7º) “A crônica é o espaço em que o escritor transita pelo cotidiano, discute eventos, opina, reivindica, ironiza, evoca, conta casos, experimenta escritas, expõe emoções. Lirismo, humor, indignação, meditação – tudo vale. Ela não é uma forma, como o soneto, e não é um gênero, como o conto; na verdade, há crônicas que são dissertações, outras são poema em prosa, outras são pequenos contos. Pode-se imitar o que Mário de Andrade disse sobre o conto: ‘crônica é tudo o que o autor chama de crônica’. Nascida na imprensa, ela ocupa uma coluna de jornal ou uma página de revista; seu universo é tudo o que possa interessar ao leitor de periódicos.

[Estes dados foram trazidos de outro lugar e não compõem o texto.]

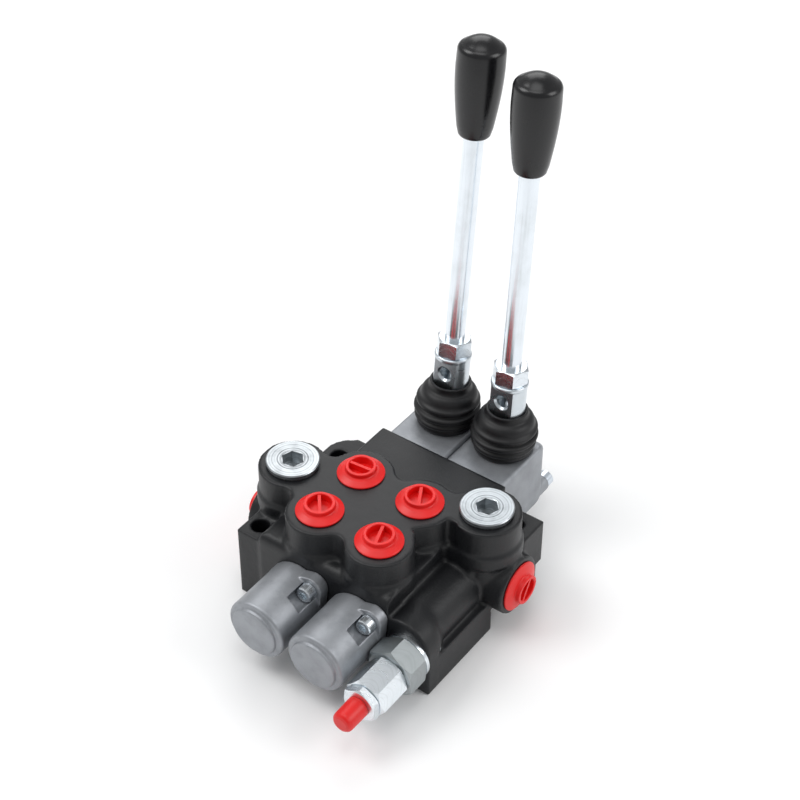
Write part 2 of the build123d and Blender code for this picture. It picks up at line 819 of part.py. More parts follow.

“Muitas vezes o escritor usa aquele espaço para testar o efeito de um texto que depois incluirá em uma obra maior. O cronista Machado de Assis fez isso. Fernando Sabino fez. Eu já fiz.” (“Ler com prazer e espírito leve”, Ivan Ângelo. In: - O comprador de aventuras e outras crônicas. São Paulo: Ática, 2ª ed., 2003, p. 7, Para Gostar de Ler, vol. 28.)